In Luxembourg, the CSSF’s first questionnaire covering the period from 13 April 2020 to 17 April 2020, must be submitted to the CSSF by 22 April 2020. The objective of the questionnaire is to provide the CSSF with weekly updates on financial data (total net assets, subscriptions and redemptions) and an update on governance arrangements in relation to the activities performed by IFMs.

In France, earlier in the month, the AMF issued a reminder to AMCs of their obligations to put in place adequate and effective arrangements, procedures and techniques, to measure and manage at any time the risks which the UCITS and AIFs they manage are or might be exposed to, in particular liquidity risk management. The AMF went on to state that AMCs that breach investment restrictions or experience liquidity difficulties and have to activate certain liquidity management mechanisms (gates, side pockets, suspension of subscription and redemption orders, etc.) must notify the AMF on a daily basis.
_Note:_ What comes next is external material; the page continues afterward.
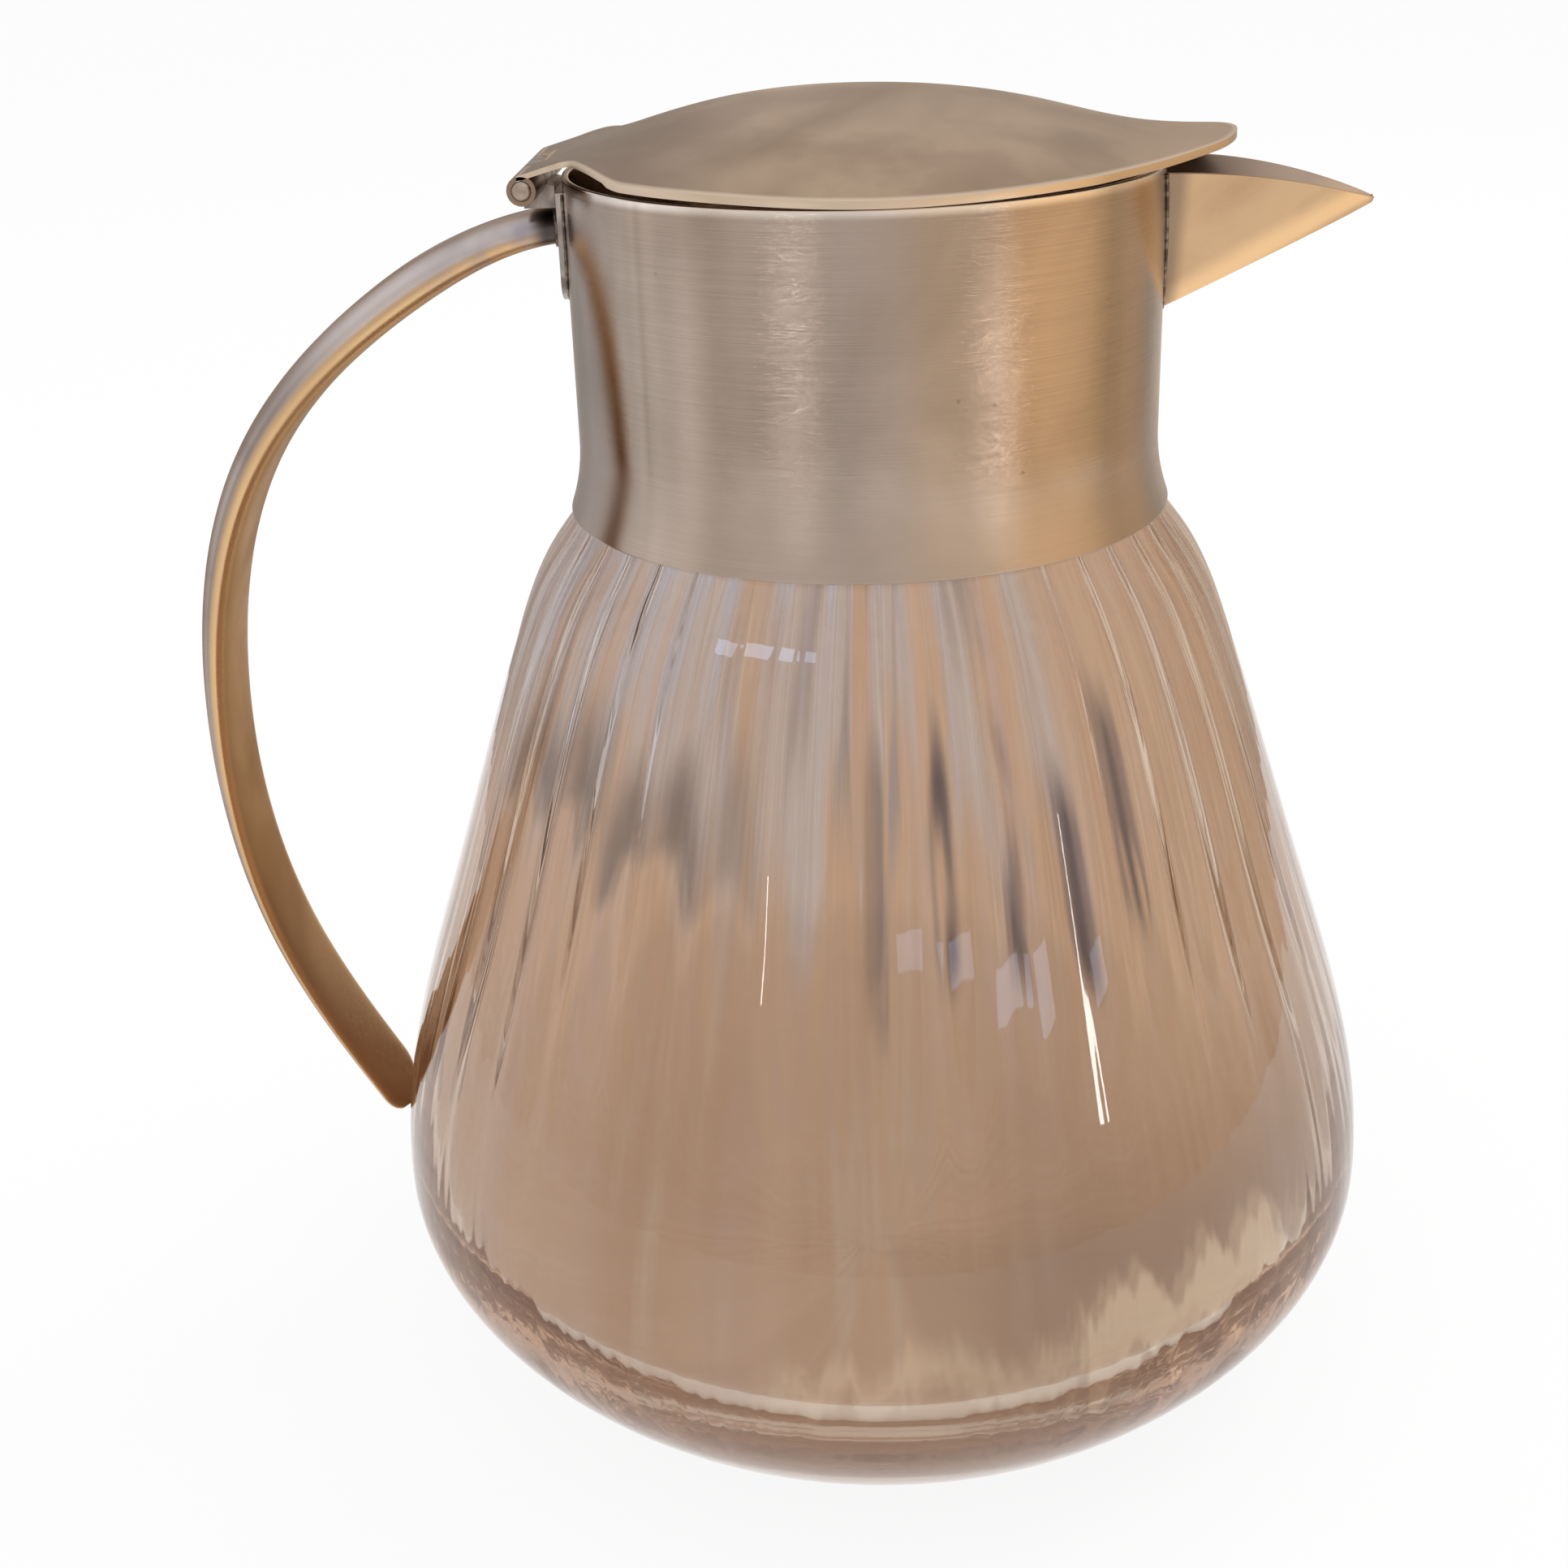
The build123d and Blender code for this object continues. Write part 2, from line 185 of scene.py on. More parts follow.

Earlier in the year, the Central Bank of Ireland issued a UCITS liquidity questionnaire which was required to be completed by March.

Germany recently introduced new liquidity tools, including redemption notices and swing pricing. Previously, the only liquidity tool at a funds disposal was suspensions. The FT have also reporting that “Germany’s BaFin is holding daily calls with managers of retail funds categorised as having the “most critical liquidity risk status” to discuss possible measures to mitigate the situation”.

With the above in mind, and given the numerous issues that have arisen in the last 15 years, it is astonishing that regulators across Europe have not implemented a consistent approach to oversight of investment funds’ liquidity.